Records with modeling code:

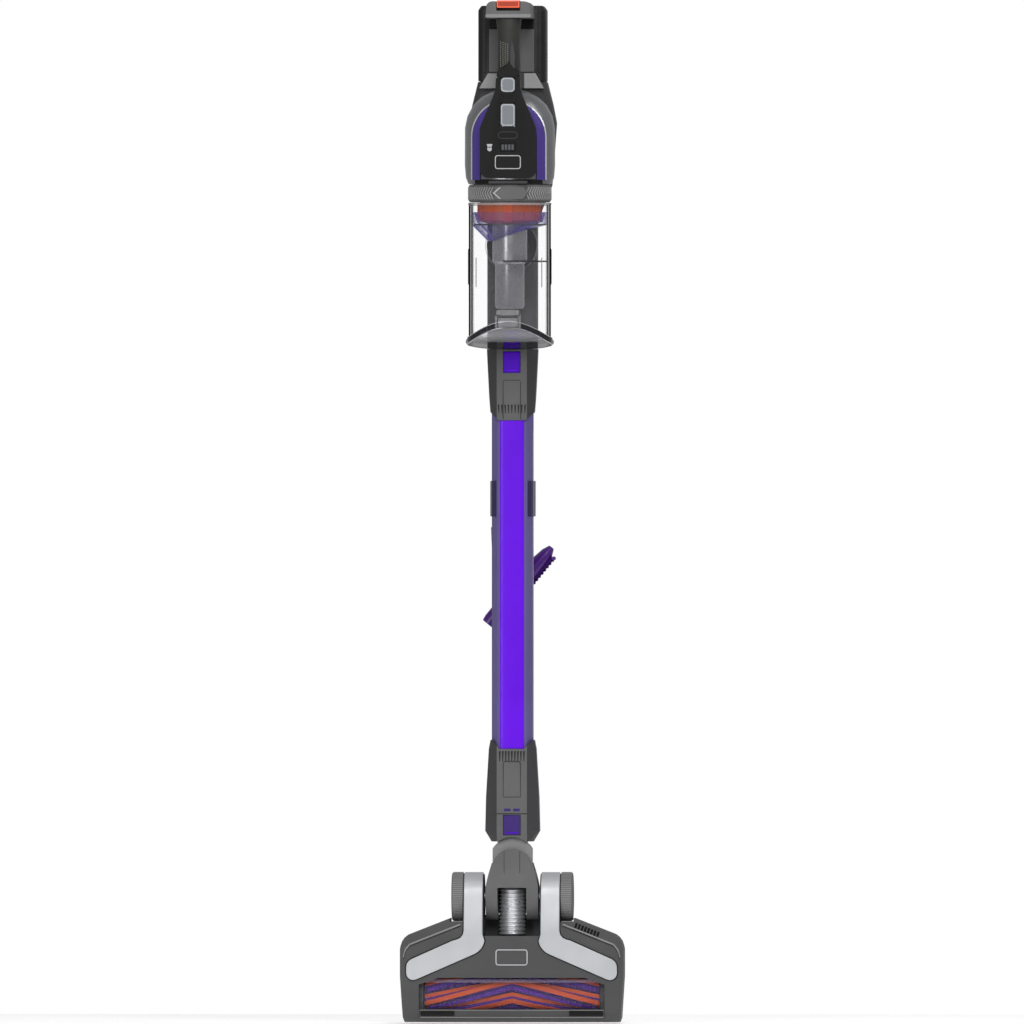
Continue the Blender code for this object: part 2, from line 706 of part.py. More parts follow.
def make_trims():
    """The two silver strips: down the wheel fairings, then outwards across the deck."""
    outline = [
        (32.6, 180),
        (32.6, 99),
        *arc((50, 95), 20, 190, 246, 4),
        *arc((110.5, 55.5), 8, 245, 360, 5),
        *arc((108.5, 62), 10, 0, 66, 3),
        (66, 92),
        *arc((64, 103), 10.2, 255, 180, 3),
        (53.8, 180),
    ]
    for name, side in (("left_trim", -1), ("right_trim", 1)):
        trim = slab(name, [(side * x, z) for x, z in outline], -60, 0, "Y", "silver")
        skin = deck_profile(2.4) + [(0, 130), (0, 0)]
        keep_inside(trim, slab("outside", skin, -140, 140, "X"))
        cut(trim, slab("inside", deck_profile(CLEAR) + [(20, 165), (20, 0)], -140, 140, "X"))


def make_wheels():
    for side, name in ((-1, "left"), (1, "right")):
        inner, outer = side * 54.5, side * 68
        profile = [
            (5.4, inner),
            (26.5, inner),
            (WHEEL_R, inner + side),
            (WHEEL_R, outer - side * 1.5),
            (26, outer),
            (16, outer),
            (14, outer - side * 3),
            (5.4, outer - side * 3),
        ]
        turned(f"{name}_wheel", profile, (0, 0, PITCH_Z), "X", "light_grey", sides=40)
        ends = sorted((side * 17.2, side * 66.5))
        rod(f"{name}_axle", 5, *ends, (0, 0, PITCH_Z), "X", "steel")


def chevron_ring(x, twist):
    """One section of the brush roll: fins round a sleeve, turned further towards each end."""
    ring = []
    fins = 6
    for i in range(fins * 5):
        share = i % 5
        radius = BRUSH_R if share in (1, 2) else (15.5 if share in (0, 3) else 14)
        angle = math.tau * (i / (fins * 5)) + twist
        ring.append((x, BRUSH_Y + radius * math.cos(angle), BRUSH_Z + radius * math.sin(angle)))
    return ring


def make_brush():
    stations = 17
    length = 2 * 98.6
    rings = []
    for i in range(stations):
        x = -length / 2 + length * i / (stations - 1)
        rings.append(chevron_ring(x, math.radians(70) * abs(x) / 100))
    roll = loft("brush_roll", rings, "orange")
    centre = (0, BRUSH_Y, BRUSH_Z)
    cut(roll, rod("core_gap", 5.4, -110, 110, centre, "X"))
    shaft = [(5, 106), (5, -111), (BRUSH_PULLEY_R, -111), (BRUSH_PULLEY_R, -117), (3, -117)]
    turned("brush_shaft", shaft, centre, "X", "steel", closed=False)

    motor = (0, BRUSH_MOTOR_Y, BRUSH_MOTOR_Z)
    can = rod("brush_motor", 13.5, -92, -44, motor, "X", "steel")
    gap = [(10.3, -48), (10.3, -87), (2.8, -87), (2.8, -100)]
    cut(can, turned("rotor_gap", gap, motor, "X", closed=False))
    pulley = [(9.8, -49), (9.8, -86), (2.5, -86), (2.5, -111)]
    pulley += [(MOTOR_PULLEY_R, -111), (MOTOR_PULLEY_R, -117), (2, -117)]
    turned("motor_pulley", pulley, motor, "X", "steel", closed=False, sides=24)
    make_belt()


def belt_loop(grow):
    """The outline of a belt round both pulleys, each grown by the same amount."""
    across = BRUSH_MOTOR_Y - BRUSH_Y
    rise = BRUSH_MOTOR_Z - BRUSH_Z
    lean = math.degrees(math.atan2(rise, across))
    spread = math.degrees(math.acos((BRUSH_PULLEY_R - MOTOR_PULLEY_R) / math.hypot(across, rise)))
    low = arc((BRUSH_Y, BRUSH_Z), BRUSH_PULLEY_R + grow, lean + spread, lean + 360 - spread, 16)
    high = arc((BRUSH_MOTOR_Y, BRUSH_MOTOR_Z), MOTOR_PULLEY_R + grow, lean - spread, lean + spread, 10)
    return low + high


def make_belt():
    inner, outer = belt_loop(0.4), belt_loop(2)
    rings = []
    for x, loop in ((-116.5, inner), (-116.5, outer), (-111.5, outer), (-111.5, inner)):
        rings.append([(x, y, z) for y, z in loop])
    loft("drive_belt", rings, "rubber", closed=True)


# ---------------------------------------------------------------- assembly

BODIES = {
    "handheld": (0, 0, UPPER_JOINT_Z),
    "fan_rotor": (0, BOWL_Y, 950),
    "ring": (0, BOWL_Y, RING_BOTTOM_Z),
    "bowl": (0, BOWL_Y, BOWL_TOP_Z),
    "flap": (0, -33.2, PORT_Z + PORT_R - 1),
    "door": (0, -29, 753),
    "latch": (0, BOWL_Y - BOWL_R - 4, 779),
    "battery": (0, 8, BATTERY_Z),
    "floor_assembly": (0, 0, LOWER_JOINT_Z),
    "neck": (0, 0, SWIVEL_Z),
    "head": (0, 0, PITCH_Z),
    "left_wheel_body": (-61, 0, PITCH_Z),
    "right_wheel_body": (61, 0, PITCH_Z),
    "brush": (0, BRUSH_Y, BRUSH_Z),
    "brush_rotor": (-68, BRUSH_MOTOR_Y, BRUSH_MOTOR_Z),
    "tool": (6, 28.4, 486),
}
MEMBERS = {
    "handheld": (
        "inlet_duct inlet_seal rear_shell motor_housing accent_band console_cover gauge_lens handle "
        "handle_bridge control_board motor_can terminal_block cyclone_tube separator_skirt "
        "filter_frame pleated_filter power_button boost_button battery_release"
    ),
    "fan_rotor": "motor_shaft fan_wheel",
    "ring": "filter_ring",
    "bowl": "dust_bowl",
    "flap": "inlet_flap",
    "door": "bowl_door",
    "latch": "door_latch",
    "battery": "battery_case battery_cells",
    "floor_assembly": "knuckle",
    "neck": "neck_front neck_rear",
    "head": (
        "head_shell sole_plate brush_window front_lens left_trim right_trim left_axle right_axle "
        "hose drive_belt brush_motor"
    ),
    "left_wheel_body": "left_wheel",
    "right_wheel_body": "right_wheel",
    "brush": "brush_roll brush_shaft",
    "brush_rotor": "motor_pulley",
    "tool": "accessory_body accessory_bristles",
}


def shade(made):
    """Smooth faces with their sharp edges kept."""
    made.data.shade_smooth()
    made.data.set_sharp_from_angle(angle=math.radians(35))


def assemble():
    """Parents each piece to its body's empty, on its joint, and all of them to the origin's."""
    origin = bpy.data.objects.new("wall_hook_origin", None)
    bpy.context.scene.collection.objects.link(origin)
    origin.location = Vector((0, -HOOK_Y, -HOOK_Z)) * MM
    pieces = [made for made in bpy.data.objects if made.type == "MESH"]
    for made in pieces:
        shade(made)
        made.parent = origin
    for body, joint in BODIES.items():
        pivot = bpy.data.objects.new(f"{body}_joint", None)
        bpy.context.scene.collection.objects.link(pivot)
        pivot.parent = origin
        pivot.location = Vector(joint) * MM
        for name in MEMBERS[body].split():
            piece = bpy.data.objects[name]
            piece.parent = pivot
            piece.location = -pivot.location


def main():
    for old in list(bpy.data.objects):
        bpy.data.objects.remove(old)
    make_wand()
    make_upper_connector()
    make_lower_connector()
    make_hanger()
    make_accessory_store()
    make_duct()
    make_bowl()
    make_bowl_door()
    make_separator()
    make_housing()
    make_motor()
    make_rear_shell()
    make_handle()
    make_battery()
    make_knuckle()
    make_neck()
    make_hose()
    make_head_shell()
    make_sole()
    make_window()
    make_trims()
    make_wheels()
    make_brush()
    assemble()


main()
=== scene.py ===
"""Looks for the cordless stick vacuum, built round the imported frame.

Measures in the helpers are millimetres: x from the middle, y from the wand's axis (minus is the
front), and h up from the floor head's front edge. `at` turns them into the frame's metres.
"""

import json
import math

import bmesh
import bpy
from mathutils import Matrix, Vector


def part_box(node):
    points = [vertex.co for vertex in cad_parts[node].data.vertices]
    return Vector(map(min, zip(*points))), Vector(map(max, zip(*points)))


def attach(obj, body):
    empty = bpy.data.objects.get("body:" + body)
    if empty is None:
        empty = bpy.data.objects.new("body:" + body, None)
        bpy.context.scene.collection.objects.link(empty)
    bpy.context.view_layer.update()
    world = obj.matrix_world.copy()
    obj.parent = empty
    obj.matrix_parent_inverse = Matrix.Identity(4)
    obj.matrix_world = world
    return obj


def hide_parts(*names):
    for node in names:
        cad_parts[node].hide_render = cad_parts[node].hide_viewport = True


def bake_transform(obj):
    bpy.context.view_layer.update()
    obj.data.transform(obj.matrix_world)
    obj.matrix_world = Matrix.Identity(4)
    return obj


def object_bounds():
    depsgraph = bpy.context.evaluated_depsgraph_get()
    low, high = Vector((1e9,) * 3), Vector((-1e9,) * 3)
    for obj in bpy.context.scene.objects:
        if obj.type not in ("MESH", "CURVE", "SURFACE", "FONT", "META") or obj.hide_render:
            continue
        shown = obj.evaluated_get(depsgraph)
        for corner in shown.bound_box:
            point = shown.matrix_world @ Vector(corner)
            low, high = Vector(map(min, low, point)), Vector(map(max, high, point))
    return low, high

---

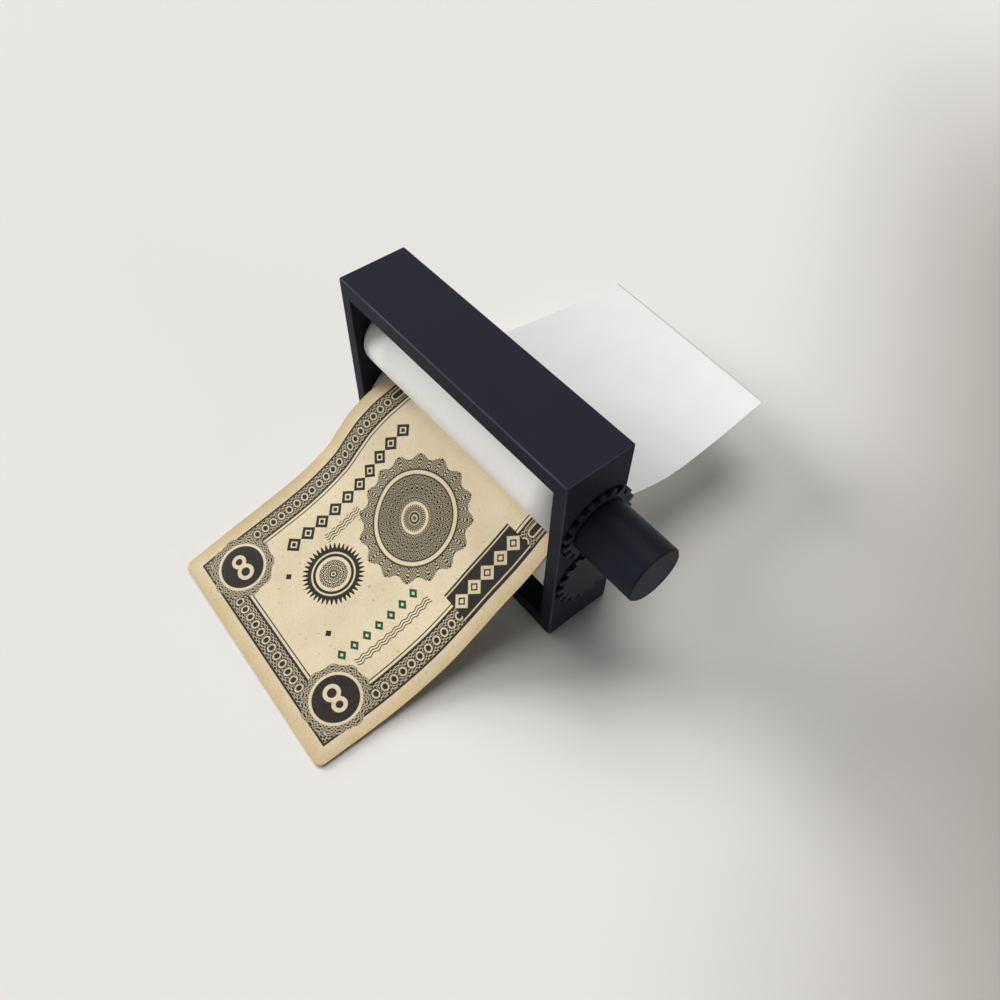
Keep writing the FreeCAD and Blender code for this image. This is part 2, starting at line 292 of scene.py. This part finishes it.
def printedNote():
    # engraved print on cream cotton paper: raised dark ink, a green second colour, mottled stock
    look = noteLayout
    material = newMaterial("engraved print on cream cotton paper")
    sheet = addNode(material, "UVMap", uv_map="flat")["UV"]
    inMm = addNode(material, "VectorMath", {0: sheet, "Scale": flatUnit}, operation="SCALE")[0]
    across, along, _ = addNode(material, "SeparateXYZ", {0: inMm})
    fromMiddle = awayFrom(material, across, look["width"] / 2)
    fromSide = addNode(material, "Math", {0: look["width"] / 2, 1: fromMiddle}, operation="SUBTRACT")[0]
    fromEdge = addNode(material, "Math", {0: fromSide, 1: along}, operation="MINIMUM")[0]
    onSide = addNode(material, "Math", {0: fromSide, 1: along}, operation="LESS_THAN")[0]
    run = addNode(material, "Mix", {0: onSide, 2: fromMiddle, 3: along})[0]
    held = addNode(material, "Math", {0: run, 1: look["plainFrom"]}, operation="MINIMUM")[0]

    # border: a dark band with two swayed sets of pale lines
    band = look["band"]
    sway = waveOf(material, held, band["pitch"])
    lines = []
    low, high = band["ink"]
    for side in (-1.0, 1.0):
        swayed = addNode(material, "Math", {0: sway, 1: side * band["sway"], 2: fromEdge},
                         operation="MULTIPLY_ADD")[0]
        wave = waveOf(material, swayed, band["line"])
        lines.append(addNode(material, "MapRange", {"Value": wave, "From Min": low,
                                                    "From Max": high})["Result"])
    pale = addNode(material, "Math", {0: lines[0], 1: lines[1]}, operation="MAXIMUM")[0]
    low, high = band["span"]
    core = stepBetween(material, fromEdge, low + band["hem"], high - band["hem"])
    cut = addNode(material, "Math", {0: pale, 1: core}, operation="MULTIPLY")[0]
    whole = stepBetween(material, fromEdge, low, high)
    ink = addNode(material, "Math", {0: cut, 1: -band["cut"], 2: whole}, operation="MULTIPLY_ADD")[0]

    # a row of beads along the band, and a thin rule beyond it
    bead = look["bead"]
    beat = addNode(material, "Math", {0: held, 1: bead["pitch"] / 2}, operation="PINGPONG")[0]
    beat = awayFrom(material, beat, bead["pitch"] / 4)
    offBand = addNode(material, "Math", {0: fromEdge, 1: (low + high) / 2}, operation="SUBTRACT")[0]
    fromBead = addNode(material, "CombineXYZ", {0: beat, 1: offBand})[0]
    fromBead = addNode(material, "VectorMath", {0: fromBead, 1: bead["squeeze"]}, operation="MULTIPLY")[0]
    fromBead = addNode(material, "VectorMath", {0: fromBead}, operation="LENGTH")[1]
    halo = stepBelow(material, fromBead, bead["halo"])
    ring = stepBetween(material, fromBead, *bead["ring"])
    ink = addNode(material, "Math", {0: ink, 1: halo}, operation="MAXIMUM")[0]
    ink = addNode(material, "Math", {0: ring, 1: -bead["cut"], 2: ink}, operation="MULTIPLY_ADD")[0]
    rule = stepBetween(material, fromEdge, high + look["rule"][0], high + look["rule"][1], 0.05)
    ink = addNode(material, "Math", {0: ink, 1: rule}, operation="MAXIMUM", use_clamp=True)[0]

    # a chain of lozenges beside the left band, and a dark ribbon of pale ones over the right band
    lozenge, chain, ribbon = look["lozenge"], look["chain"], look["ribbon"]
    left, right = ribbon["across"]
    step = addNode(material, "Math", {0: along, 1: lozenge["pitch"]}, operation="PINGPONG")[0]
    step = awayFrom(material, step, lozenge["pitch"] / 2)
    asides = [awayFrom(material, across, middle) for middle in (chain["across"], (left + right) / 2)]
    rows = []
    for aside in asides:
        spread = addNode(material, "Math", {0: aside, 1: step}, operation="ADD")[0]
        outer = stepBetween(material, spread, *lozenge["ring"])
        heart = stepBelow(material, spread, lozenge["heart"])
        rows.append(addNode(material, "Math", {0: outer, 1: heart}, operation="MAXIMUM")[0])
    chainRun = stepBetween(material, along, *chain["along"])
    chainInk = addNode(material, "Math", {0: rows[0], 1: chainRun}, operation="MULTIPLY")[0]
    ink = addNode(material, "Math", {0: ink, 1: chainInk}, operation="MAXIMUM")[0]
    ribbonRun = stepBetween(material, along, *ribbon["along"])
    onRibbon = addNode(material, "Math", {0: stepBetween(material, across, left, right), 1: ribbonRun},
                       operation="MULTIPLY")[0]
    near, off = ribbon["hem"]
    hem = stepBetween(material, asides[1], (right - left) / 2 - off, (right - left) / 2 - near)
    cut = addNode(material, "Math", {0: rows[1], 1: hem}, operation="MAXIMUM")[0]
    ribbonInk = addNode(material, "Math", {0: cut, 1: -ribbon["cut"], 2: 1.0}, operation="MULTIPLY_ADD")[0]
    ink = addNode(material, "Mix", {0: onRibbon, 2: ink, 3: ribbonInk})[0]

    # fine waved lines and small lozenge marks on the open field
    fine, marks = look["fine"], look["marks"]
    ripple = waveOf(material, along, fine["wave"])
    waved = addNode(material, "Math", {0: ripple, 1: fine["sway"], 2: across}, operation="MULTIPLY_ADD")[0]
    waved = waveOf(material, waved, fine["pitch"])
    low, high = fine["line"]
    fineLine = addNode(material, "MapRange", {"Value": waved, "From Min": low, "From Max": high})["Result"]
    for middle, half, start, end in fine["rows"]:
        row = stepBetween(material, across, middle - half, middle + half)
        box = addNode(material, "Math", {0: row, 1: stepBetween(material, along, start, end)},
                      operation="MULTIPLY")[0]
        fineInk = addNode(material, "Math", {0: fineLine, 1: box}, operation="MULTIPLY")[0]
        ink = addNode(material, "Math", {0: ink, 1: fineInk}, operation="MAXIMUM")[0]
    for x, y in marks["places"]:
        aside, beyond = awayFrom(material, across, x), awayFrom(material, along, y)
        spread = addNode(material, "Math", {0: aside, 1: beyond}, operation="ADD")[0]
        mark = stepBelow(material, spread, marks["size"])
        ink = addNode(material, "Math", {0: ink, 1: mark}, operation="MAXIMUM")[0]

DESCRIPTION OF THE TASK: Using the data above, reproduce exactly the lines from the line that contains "Continue the Blender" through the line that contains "return ring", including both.

REPLY TO THE EXERCISE:
Continue the Blender code for this object: part 2, from line 706 of part.py. More parts follow.
def make_trims():
    """The two silver strips: down the wheel fairings, then outwards across the deck."""
    outline = [
        (32.6, 180),
        (32.6, 99),
        *arc((50, 95), 20, 190, 246, 4),
        *arc((110.5, 55.5), 8, 245, 360, 5),
        *arc((108.5, 62), 10, 0, 66, 3),
        (66, 92),
        *arc((64, 103), 10.2, 255, 180, 3),
        (53.8, 180),
    ]
    for name, side in (("left_trim", -1), ("right_trim", 1)):
        trim = slab(name, [(side * x, z) for x, z in outline], -60, 0, "Y", "silver")
        skin = deck_profile(2.4) + [(0, 130), (0, 0)]
        keep_inside(trim, slab("outside", skin, -140, 140, "X"))
        cut(trim, slab("inside", deck_profile(CLEAR) + [(20, 165), (20, 0)], -140, 140, "X"))


def make_wheels():
    for side, name in ((-1, "left"), (1, "right")):
        inner, outer = side * 54.5, side * 68
        profile = [
            (5.4, inner),
            (26.5, inner),
            (WHEEL_R, inner + side),
            (WHEEL_R, outer - side * 1.5),
            (26, outer),
            (16, outer),
            (14, outer - side * 3),
            (5.4, outer - side * 3),
        ]
        turned(f"{name}_wheel", profile, (0, 0, PITCH_Z), "X", "light_grey", sides=40)
        ends = sorted((side * 17.2, side * 66.5))
        rod(f"{name}_axle", 5, *ends, (0, 0, PITCH_Z), "X", "steel")


def chevron_ring(x, twist):
    """One section of the brush roll: fins round a sleeve, turned further towards each end."""
    ring = []
    fins = 6
    for i in range(fins * 5):
        share = i % 5
        radius = BRUSH_R if share in (1, 2) else (15.5 if share in (0, 3) else 14)
        angle = math.tau * (i / (fins * 5)) + twist
        ring.append((x, BRUSH_Y + radius * math.cos(angle), BRUSH_Z + radius * math.sin(angle)))
    return ring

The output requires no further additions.